The last line indicates the stream is not over, but that the rows shown is over a specific time interval.

Chapter 9 - Streaming Joins

This chapter build on the SQL syntax to introduce Streaming joins, that is, joining two streams based on a predicate. Akidau describes many variants of joins like FULL OUTER, INNER, LEFT, etc, and that all variants can be seen as a special case of FULL OUTER.

From the perspective of the stream-table theory, join is a grouping operation which turns streams into a table (puts data at rest).

A common pattern is to join on two keys being equal and to define a time range (window) for the joins to happen, but in theory stream joins can be “unwindowed”.

It has the same challenges as stream aggregations, namely dealing with out-of-order data. To work around that we also need to leverage watermarks and retractions.

Chapter 10 - The Evolution of Large-Scale Data Processing

This chapter reviews some distributed systems that inspired the current state-of-the-art for stream processing. It mentions Map-Reduce, Hadoop, FlumeJava, Storm, Spark Streaming, Millwheel and Kafka.

It culminates with Data Flow (at Google), Flink (open-source), and the Beam model (sort of a high-level spec which Data Flow and Flink try to adhere to).

Conclusion

I found the visualizations and diagrams one of the highlights of the book. There were a lot of aha moments when looking at the figures after trying to wrap my head around some concept. There are many reviews in Goodreads complaining the visualizations are subpar because they were made to be animated and don’t fit well in print. I personally didn’t find them an issue.

The stream and table theory and the surround analogies with concepts in physics was elucidating.

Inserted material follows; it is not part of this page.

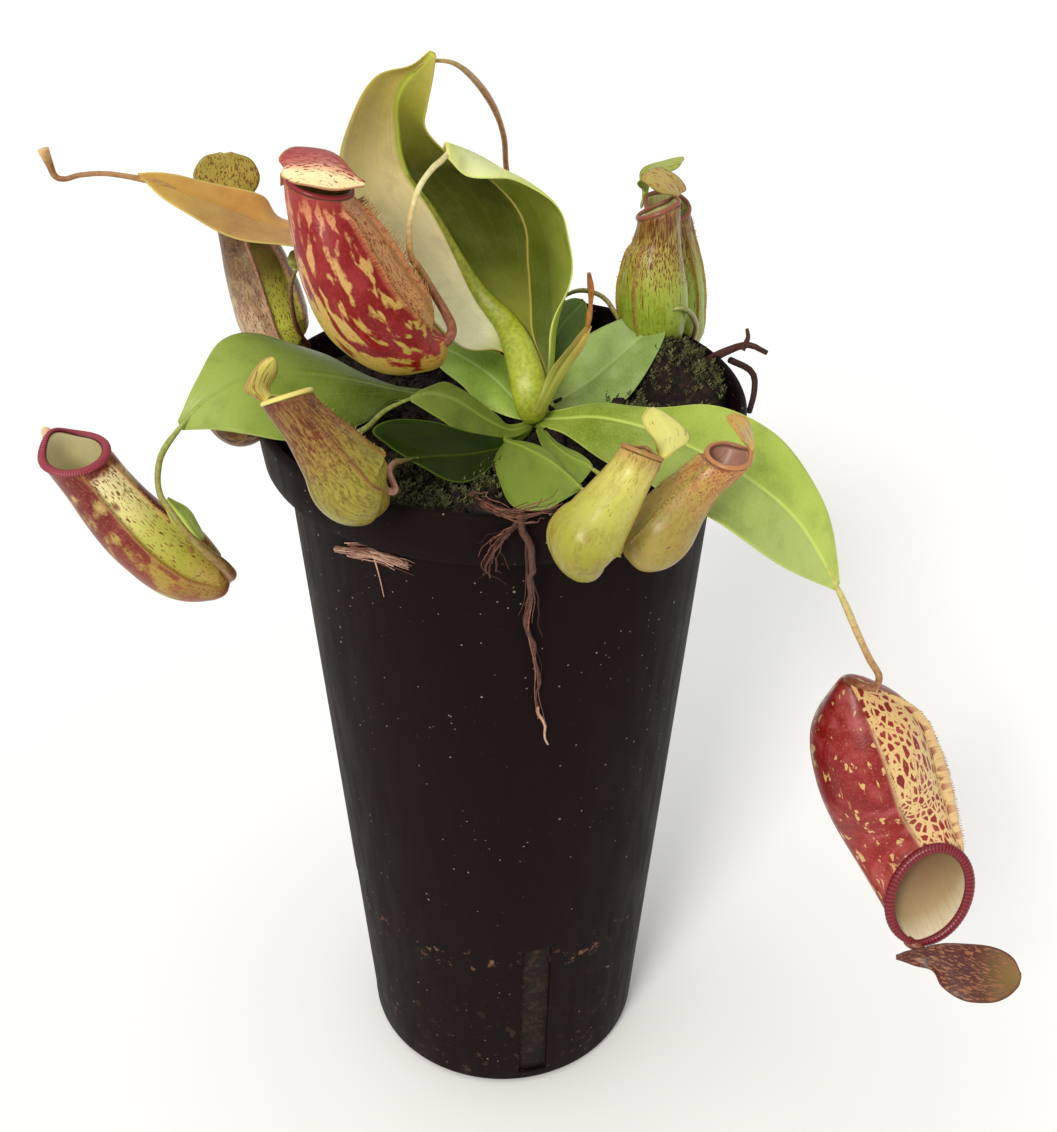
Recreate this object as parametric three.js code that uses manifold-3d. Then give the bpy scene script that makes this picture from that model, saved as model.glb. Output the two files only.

I liked the fact the authors were upfront about which person wrote each chapter. I recall having a bad experience reading Real World Haskell because the writing between chapters varied widely. Having known who wrote what would help to set expectations, perhaps even to decide whether to skip chapters.

As mentioned in my Chapter 2 notes, I found the “What, Where, When and How” view/analogy very confusing.